Laser Therapy for Acne
Acne is a common skin condition that involves over activation of the sebaceous glands of the skin. These glands secrete sebum, an oily substance that normally acts to lubricate the hair and skin by moving up a follicle and out through a skin pore. Conventional therapies have focused on pharmaceutical treatments, including antibiotics. Alternative therapies include nutritional changes, herbal medicines, and Chinese and Ayurvedic approaches. Recently, laser and light therapies have been introduced and have shown promise and advantages over conventional treatments.
How Do New Laser and Light Therapies Work in Treating Acne?
Laser and light therapies focus on the deeper layers of the skin, and do so without damaging the skin’s surface. Although it is not clear exactly how these therapies work, research indicates that they may target and shrink the sebaceous glands, therefore reducing the amount of sebum produced. This results in the formation of fewer plugs that clog pores leading to acne. Laser and light therapies may also be effective at killing Propionibacterium acnes (P. acnes), a bacterium that can cause additional inflammation during an outbreak.
Many conventional crèmes and solutions (such as Benzoyl Peroxide and topical antibiotics) that are applied to the face for acne can damage the skin’s surface; laser and light therapies avoid this treatment side effect. Another benefit of laser and light therapies is that they improve skin texture and minimize the appearance of acne scarring.
What Laser and Light Treatments are Available for Acne Treatment?
Several different laser and light approaches are currently being explored for use in acne treatments. Three approaches are now approved for acne treatment, but are not available in all areas:
Blue Light Therapy
In Blue Light Therapy, the skin is exposed to a low-intensity blue light source. The procedure is painless, and is usually performed over a series of sessions. Research indicates that Blue Light Therapy is effective at killing P. acnes, the bacterium that causes inflammation during outbreaks. Because P. acnes multiples rapidly, experts recommend ongoing treatment. Side effects of this therapy include a temporary reddening and dryness in the treated areas. New research is examining a combination of blue and red light at low intensity, which may be more effective than just blue light.
Pulsed Light and Heat Energy Therapy
In this therapy, pulsed light is combined with heat energy. It is believed that this therapy can destroy P. acnes, and can also shrink sebaceous glands. The Food and Drug Administration has approved a particular light and heat therapy for mild and moderate acne in which green-yellow light is pulsed with heat. This therapy can result in temporary redness in treated areas.
Diode Laser Treatment
Diode lasers destroy sebaceous glands in the dermis, or thick middle layer of skin, without causing harm to the skin’s surface. Treatment with diode lasers is painful, but this can be remedied by applying topical pain killers to the skin before treatment. Treatment can result in temporary redness and swelling of affected areas.

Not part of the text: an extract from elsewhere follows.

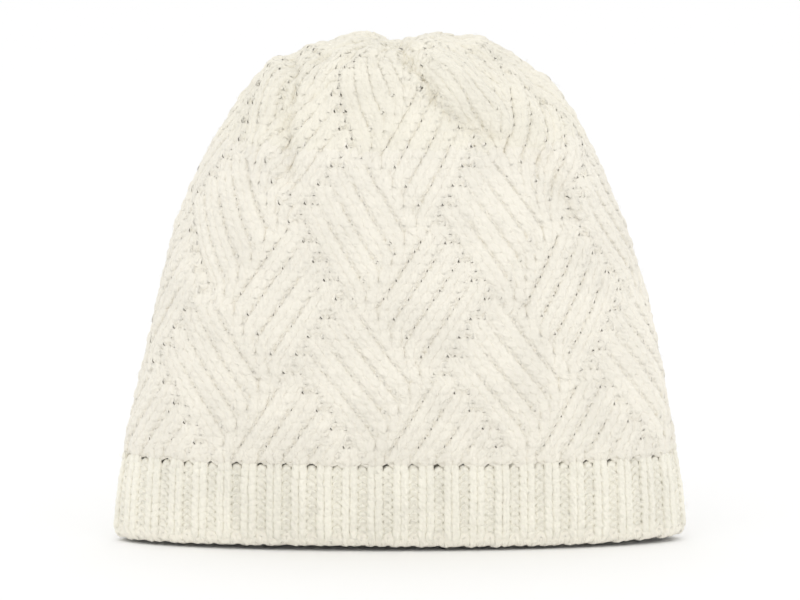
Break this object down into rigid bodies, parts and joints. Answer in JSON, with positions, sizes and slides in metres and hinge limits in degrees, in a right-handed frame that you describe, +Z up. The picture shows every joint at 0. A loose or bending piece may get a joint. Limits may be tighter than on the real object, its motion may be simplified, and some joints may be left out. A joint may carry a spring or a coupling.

Considerations When Using Laser Therapy for Acne
Some considerations regarding laser and light therapies include:
- It is not yet known which patients will benefit most or least from these therapies
- The long-term risks and benefits of these therapies have not been established
- Some insurance plans do not yet cover these therapies, and they are expensive
What is Acne?
Acne is the scientific term for a variety of skin problems, including pimples, blackheads, whiteheads, cysts, and nodules. Acne is the most common skin disease. It is estimated that 80% of people between ages 11 and 30 experience outbreaks of acne. Most acne outbreaks occur on the face, neck, back, chest, shoulders, and buttocks. Although acne is not viewed as a serious health threat, it can result in permanent scarring.
The immediate cause of acne is the creation of plugs in skin pores. These plugs contain sebum from the sebaceous glands, as well as dead skin cells, and possibly bacteria in some cases. Plugs with a dark center are called blackheads. Pimples are whiteheads that rupture. Nodules and cysts are larger boil-like lumps that form deeper under the skin. When bacteria infect the plugs, additional redness and inflammation can result.
The longer-term causes of acne are unknown. Some research points to changes in certain hormone levels. There is also research indicating that acne may be partly hereditary. Certain medicines can also cause acne. Pollution and exposure to high humidity can cause acne to worsen. Stress can also make acne worse.